Students-turned-disciples such as Klaus and Doyle’s dedication to teaching keep her plenty busy. Between January and March, she teaches 35 sessions of her five varieties of gardening classes, runs the Sweet Tomato Test Garden out of her home, hosts weekly special events at the 3rd Street Downtown and Downtown Summerlin farmers’ markets, and consults for seed producers and gardens in the five-state area. Her home garden is a center for testing trial pesticides and fertilizers for agricultural companies. Her schedule doesn’t appear to be lightening up anytime soon.

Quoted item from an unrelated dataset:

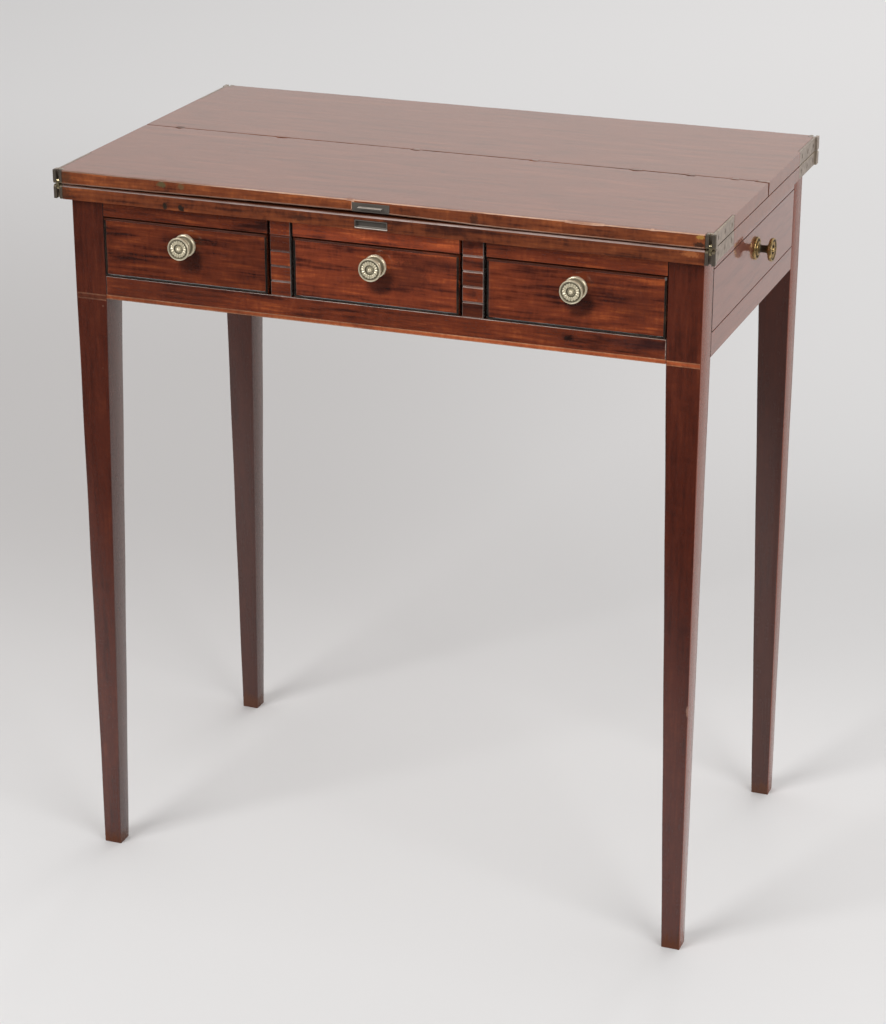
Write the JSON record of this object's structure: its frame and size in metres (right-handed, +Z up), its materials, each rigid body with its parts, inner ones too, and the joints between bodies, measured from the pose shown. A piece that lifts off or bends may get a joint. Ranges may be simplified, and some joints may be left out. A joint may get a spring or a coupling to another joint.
{
  "type": "flap-top occasional table",
  "caption": "Small mahogany table whose folded top opens to both sides on link hinges, with frieze drawers, pull-out lopers, turned knobs and square tapered legs.",
  "frame": {"origin": "on the floor, under the middle of the folded top's outline; the knobs on the front and the right-hand end put the bounding box's centre a few millimetres off it", "axes": "+Z up, +X towards the right-hand end, -Y out of the drawer fronts"},
  "size_m": [0.6475, 0.395, 0.711],
  "materials": {
    "top_wood": "old polished mahogany, satin, with fine open grain along the length",
    "frame_wood": "old polished mahogany, deep red-brown, darker in the corners",
    "inner_wood": "bare secondary wood, dull",
    "hinge_brass": "old brass, toned, with bright worn edges",
    "knob_brass": "pale stamped brass, dark in the recesses"
  },
  "bodies": {
    "table": {"top_board": "top_wood", "front_left_leg": "frame_wood", "front_right_leg": "frame_wood", "rear_left_leg": "frame_wood", "rear_right_leg": "frame_wood", "front_bottom_rail": "frame_wood", "front_top_rail_left": "frame_wood", "front_top_rail_middle": "frame_wood", "front_top_rail_right": "frame_wood", "back_rail": "frame_wood", "left_end_rail": "frame_wood", "right_end_rail": "frame_wood", "right_end_sham_front": "frame_wood", "right_end_knob": "knob_brass", "left_loper_inner_guide": "inner_wood", "left_loper_outer_guide": "inner_wood", "left_loper_bearer": "inner_wood", "right_loper_inner_guide": "inner_wood", "right_loper_outer_guide": "inner_wood", "right_loper_bearer": "inner_wood", "board_front_left_hinge_plate": "hinge_brass", "board_front_right_hinge_plate": "hinge_brass", "board_rear_left_hinge_plate": "hinge_brass", "board_rear_right_hinge_plate": "hinge_brass", "front_socket": "hinge_brass", "rear_socket": "hinge_brass"},
    "front_links": {"front_left_hinge_link": "hinge_brass", "front_right_hinge_link": "hinge_brass"},
    "front_flap": {"front_flap": "top_wood", "flap_front_left_hinge_plate": "hinge_brass", "flap_front_right_hinge_plate": "hinge_brass", "front_flap_tongue": "hinge_brass"},
    "rear_links": {"rear_left_hinge_link": "hinge_brass", "rear_right_hinge_link": "hinge_brass"},
    "rear_flap": {"rear_flap": "top_wood", "flap_rear_left_hinge_plate": "hinge_brass", "flap_rear_right_hinge_plate": "hinge_brass", "rear_flap_tongue": "hinge_brass"},
    "left_drawer": {"left_drawer_front": "frame_wood", "left_drawer_left_side": "inner_wood", "left_drawer_right_side": "inner_wood", "left_drawer_back": "inner_wood", "left_drawer_bottom": "inner_wood", "left_drawer_knob": "knob_brass"},
    "middle_drawer": {"middle_drawer_front": "frame_wood", "middle_drawer_left_side": "inner_wood", "middle_drawer_right_side": "inner_wood", "middle_drawer_back": "inner_wood", "middle_drawer_bottom": "inner_wood", "middle_drawer_knob": "knob_brass"},
    "right_drawer": {"right_drawer_front": "frame_wood", "right_drawer_left_side": "inner_wood", "right_drawer_right_side": "inner_wood", "right_drawer_back": "inner_wood", "right_drawer_bottom": "inner_wood", "right_drawer_knob": "knob_brass"},
    "front_left_loper": {"front_left_loper": "frame_wood"},
    "front_right_loper": {"front_right_loper": "frame_wood"},
    "rear_left_loper": {"rear_left_loper": "frame_wood"},
    "rear_right_loper": {"rear_right_loper": "frame_wood"}
  },
  "joints": [
    {"name": "front_link_hinge", "type": "hinge", "parent": "table", "child": "front_links", "pos_m": [0, -0.1885, 0.6943], "axis": [1, 0, 0], "range_deg": [0, 90]},
    {"name": "front_flap_hinge", "type": "hinge", "parent": "front_links", "child": "front_flap", "pos_m": [0, -0.1885, 0.7003], "axis": [1, 0, 0], "range_deg": [0, 90]},
    {"name": "rear_link_hinge", "type": "hinge", "parent": "table", "child": "rear_links", "pos_m": [0, 0.1885, 0.6943], "axis": [-1, 0, 0], "range_deg": [0, 90]},
    {"name": "rear_flap_hinge", "type": "hinge", "parent": "rear_links", "child": "rear_flap", "pos_m": [0, 0.1885, 0.7003], "axis": [-1, 0, 0], "range_deg": [0, 90]},
    {"name": "left_drawer_slide", "type": "slide", "parent": "table", "child": "left_drawer", "axis": [0, -1, 0], "range_m": [0, 0.23]},
    {"name": "middle_drawer_slide", "type": "slide", "parent": "table", "child": "middle_drawer", "axis": [0, -1, 0], "range_m": [0, 0.23]},
    {"name": "right_drawer_slide", "type": "slide", "parent": "table", "child": "right_drawer", "axis": [0, -1, 0], "range_m": [0, 0.23]},
    {"name": "front_left_loper_slide", "type": "slide", "parent": "table", "child": "front_left_loper", "axis": [0, -1, 0], "range_m": [0, 0.125]},
    {"name": "front_right_loper_slide", "type": "slide", "parent": "table", "child": "front_right_loper", "axis": [0, -1, 0], "range_m": [0, 0.125]},
    {"name": "rear_left_loper_slide", "type": "slide", "parent": "table", "child": "rear_left_loper", "axis": [0, 1, 0], "range_m": [0, 0.125]},
    {"name": "rear_right_loper_slide", "type": "slide", "parent": "table", "child": "rear_right_loper", "axis": [0, 1, 0], "range_m": [0, 0.125]}
  ],
  "couplings": [
    {"joint": "front_link_hinge", "follows": "front_flap_hinge", "ratio": 1},
    {"joint": "rear_link_hinge", "follows": "rear_flap_hinge", "ratio": 1}
  ]
}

“I used to think retirement was cruising, Netflix, and chocolate,” says Doyle, who retired to Las Vegas almost 20 years ago after a career in real estate in Southern California. But she’s not complaining. “I didn’t get much enjoyment out of inactivity. It’s nice being busy and having people around.” (Almost as soon as she finishes this sentence, there’s a knock at the door: a man with a bucket is looking for composted soil. In true Tomato Lady style, she’s a bit brusque with him, telling him he’ll have to wait.)

While “there are no accidental gardeners in Las Vegas,” as Doyle points out, it’s good to remember what you get for your toil in addition to being able to eat your dream tomato all summer long. “You can take all the credit,” she says. “This isn’t California, so when you’re successful, you get to feel an enormous sense of pride in the beautiful and delicious produce you grow.”

Maybe this season of summer salads and poolside burgers will inspire you to try your hand at Doyle’s methods, whether you want speckled Romans for sauces or red pear piriforms for pastes. Or you can hit her stand up at the farmers’ market or the Sweet Tomato Test Garden this summer and get some inspiration by tasting a few from the Tomato Lady herself. Then you can be the one whispering about them at the next cocktail party. And you can assure your listeners that the Tomato Lady is, indeed, very real.